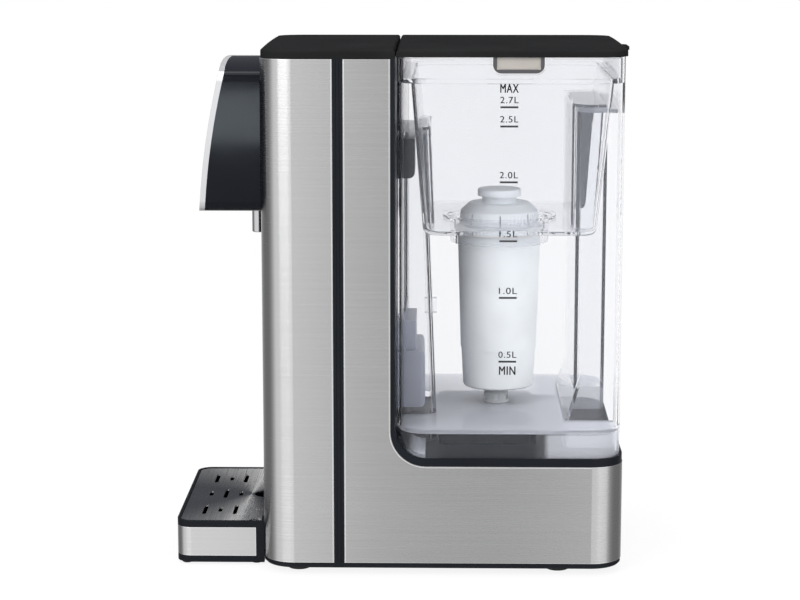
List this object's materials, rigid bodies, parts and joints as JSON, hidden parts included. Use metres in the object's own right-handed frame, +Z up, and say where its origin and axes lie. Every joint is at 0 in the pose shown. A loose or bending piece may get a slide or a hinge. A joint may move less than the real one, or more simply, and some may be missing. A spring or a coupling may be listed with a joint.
{
  "type": "hot water dispenser",
  "caption": "Instant hot water dispenser: steel-clad column with a spout head and touch panel, a drip tray in its cup bay and a lift-off clear tank with funnel and filter.",
  "frame": {"origin": "on the worktop, under the middle of the overall box from tray front to lid tab", "axes": "+X from the drip tray at the front to the tank at the back, +Y across, +Z up"},
  "size_m": [0.2712, 0.172, 0.31],
  "materials": {
    "black_plastic": "satin",
    "gloss_black": "gloss",
    "steel_sheet": "brushed",
    "steel_plate": "brushed",
    "chrome_trim": "polished",
    "panel_glass": "smoked, polished",
    "clear_plastic": "clear moulded plastic",
    "smoked_plastic": "smoked",
    "clear_grey_plastic": "moulded",
    "white_plastic": "moulded",
    "silicone": "soft",
    "foot_rubber": "matte",
    "circuit_board": "coated",
    "dark_components": "matte",
    "zinc_steel": "zinc plated",
    "spring_steel": "drawn wire",
    "cast_aluminium": "as cast"
  },
  "bodies": {
    "body": {"base_pan": "black_plastic", "body_feet": "foot_rubber", "column_shell": "black_plastic", "base_shell": "black_plastic", "front_wrap": "steel_sheet", "rear_wrap": "steel_sheet", "side_strip_left": "black_plastic", "side_strip_right": "black_plastic", "cup_bay": "black_plastic", "top_cover": "black_plastic", "tank_cradle": "black_plastic", "valve_socket": "black_plastic", "head_housing": "gloss_black", "head_bezel": "chrome_trim", "control_glass": "panel_glass", "control_board": "circuit_board", "nozzle": "chrome_trim", "nozzle_elbow": "clear_grey_plastic", "socket_seal": "silicone", "sensor_cover": "smoked_plastic", "sensor_board": "circuit_board", "pump_housing": "white_plastic", "pump_motor": "zinc_steel", "pump_mount": "black_plastic", "flow_heater": "cast_aluminium", "heater_caps": "white_plastic", "thermal_cutouts": "zinc_steel", "heater_clamps": "zinc_steel", "inlet_tube": "silicone", "pump_tube": "silicone", "outlet_tube": "silicone", "power_board": "circuit_board", "board_parts": "dark_components", "cable_gland": "black_plastic", "gland_nut": "black_plastic", "base_screws": "zinc_steel", "head_screws": "zinc_steel"},
    "tank": {"water_tank": "clear_plastic", "valve_body": "white_plastic", "valve_cap": "white_plastic"},
    "valve": {"valve_stem": "white_plastic", "valve_seal": "foot_rubber", "valve_spring": "spring_steel"},
    "funnel": {"filter_funnel": "clear_plastic"},
    "filter": {"filter_cartridge": "white_plastic", "filter_cap": "white_plastic", "filter_gasket": "silicone"},
    "lid": {"tank_lid": "black_plastic", "lid_grips": "smoked_plastic"},
    "tray": {"tray_basin": "black_plastic", "tray_band": "steel_sheet", "tray_feet": "foot_rubber"},
    "grid": {"tray_plate": "steel_plate"},
    "rotor": {"pump_impeller": "white_plastic"}
  },
  "joints": [
    {"name": "tank_lift", "type": "slide", "parent": "body", "child": "tank", "axis": [0, 0, 1], "range_m": [0, 0.2]},
    {"name": "valve_lift", "type": "slide", "parent": "tank", "child": "valve", "axis": [0, 0, 1], "range_m": [0, 0.003], "stiffness_N_per_m": 150, "springref_m": -0.002, "deforming": ["valve_spring"]},
    {"name": "funnel_lift", "type": "slide", "parent": "tank", "child": "funnel", "axis": [0, 0, 1], "range_m": [0, 0.22]},
    {"name": "filter_lift", "type": "slide", "parent": "funnel", "child": "filter", "axis": [0, 0, 1], "range_m": [0, 0.075]},
    {"name": "lid_lift", "type": "slide", "parent": "funnel", "child": "lid", "axis": [0, 0, 1], "range_m": [0, 0.06]},
    {"name": "tray_slide", "type": "slide", "parent": "body", "child": "tray", "axis": [-1, 0, 0], "range_m": [0, 0.08]},
    {"name": "grid_lift", "type": "slide", "parent": "tray", "child": "grid", "axis": [0, 0, 1], "range_m": [0, 0.03]},
    {"name": "pump_spin", "type": "hinge", "parent": "body", "child": "rotor", "pos_m": [-0.02, 0.012, 0.03], "axis": [0, 1, 0], "continuous": true}
  ]
}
•••••
Short task:
Write out the whole listing exactly.

Complete output:
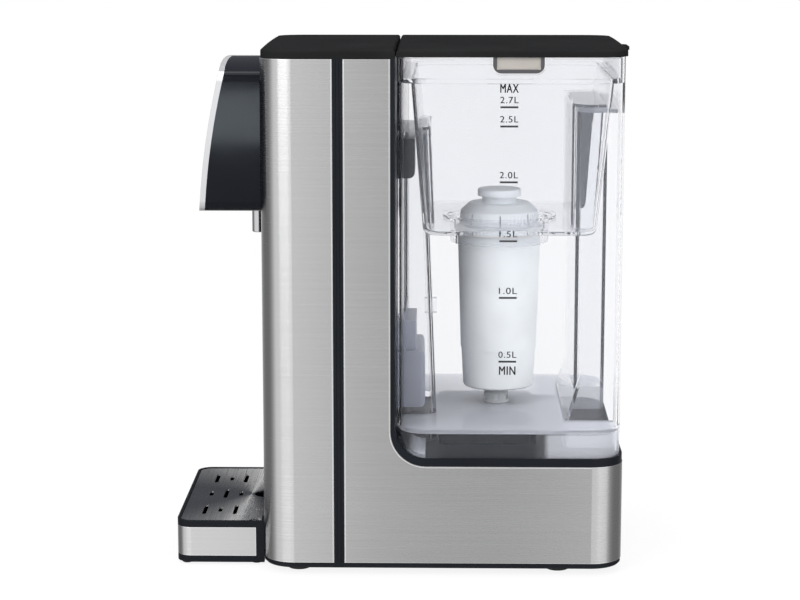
List this object's materials, rigid bodies, parts and joints as JSON, hidden parts included. Use metres in the object's own right-handed frame, +Z up, and say where its origin and axes lie. Every joint is at 0 in the pose shown. A loose or bending piece may get a slide or a hinge. A joint may move less than the real one, or more simply, and some may be missing. A spring or a coupling may be listed with a joint.
{
  "type": "hot water dispenser",
  "caption": "Instant hot water dispenser: steel-clad column with a spout head and touch panel, a drip tray in its cup bay and a lift-off clear tank with funnel and filter.",
  "frame": {"origin": "on the worktop, under the middle of the overall box from tray front to lid tab", "axes": "+X from the drip tray at the front to the tank at the back, +Y across, +Z up"},
  "size_m": [0.2712, 0.172, 0.31],
  "materials": {
    "black_plastic": "satin",
    "gloss_black": "gloss",
    "steel_sheet": "brushed",
    "steel_plate": "brushed",
    "chrome_trim": "polished",
    "panel_glass": "smoked, polished",
    "clear_plastic": "clear moulded plastic",
    "smoked_plastic": "smoked",
    "clear_grey_plastic": "moulded",
    "white_plastic": "moulded",
    "silicone": "soft",
    "foot_rubber": "matte",
    "circuit_board": "coated",
    "dark_components": "matte",
    "zinc_steel": "zinc plated",
    "spring_steel": "drawn wire",
    "cast_aluminium": "as cast"
  },
  "bodies": {
    "body": {"base_pan": "black_plastic", "body_feet": "foot_rubber", "column_shell": "black_plastic", "base_shell": "black_plastic", "front_wrap": "steel_sheet", "rear_wrap": "steel_sheet", "side_strip_left": "black_plastic", "side_strip_right": "black_plastic", "cup_bay": "black_plastic", "top_cover": "black_plastic", "tank_cradle": "black_plastic", "valve_socket": "black_plastic", "head_housing": "gloss_black", "head_bezel": "chrome_trim", "control_glass": "panel_glass", "control_board": "circuit_board", "nozzle": "chrome_trim", "nozzle_elbow": "clear_grey_plastic", "socket_seal": "silicone", "sensor_cover": "smoked_plastic", "sensor_board": "circuit_board", "pump_housing": "white_plastic", "pump_motor": "zinc_steel", "pump_mount": "black_plastic", "flow_heater": "cast_aluminium", "heater_caps": "white_plastic", "thermal_cutouts": "zinc_steel", "heater_clamps": "zinc_steel", "inlet_tube": "silicone", "pump_tube": "silicone", "outlet_tube": "silicone", "power_board": "circuit_board", "board_parts": "dark_components", "cable_gland": "black_plastic", "gland_nut": "black_plastic", "base_screws": "zinc_steel", "head_screws": "zinc_steel"},
    "tank": {"water_tank": "clear_plastic", "valve_body": "white_plastic", "valve_cap": "white_plastic"},
    "valve": {"valve_stem": "white_plastic", "valve_seal": "foot_rubber", "valve_spring": "spring_steel"},
    "funnel": {"filter_funnel": "clear_plastic"},
    "filter": {"filter_cartridge": "white_plastic", "filter_cap": "white_plastic", "filter_gasket": "silicone"},
    "lid": {"tank_lid": "black_plastic", "lid_grips": "smoked_plastic"},
    "tray": {"tray_basin": "black_plastic", "tray_band": "steel_sheet", "tray_feet": "foot_rubber"},
    "grid": {"tray_plate": "steel_plate"},
    "rotor": {"pump_impeller": "white_plastic"}
  },
  "joints": [
    {"name": "tank_lift", "type": "slide", "parent": "body", "child": "tank", "axis": [0, 0, 1], "range_m": [0, 0.2]},
    {"name": "valve_lift", "type": "slide", "parent": "tank", "child": "valve", "axis": [0, 0, 1], "range_m": [0, 0.003], "stiffness_N_per_m": 150, "springref_m": -0.002, "deforming": ["valve_spring"]},
    {"name": "funnel_lift", "type": "slide", "parent": "tank", "child": "funnel", "axis": [0, 0, 1], "range_m": [0, 0.22]},
    {"name": "filter_lift", "type": "slide", "parent": "funnel", "child": "filter", "axis": [0, 0, 1], "range_m": [0, 0.075]},
    {"name": "lid_lift", "type": "slide", "parent": "funnel", "child": "lid", "axis": [0, 0, 1], "range_m": [0, 0.06]},
    {"name": "tray_slide", "type": "slide", "parent": "body", "child": "tray", "axis": [-1, 0, 0], "range_m": [0, 0.08]},
    {"name": "grid_lift", "type": "slide", "parent": "tray", "child": "grid", "axis": [0, 0, 1], "range_m": [0, 0.03]},
    {"name": "pump_spin", "type": "hinge", "parent": "body", "child": "rotor", "pos_m": [-0.02, 0.012, 0.03], "axis": [0, 1, 0], "continuous": true}
  ]
}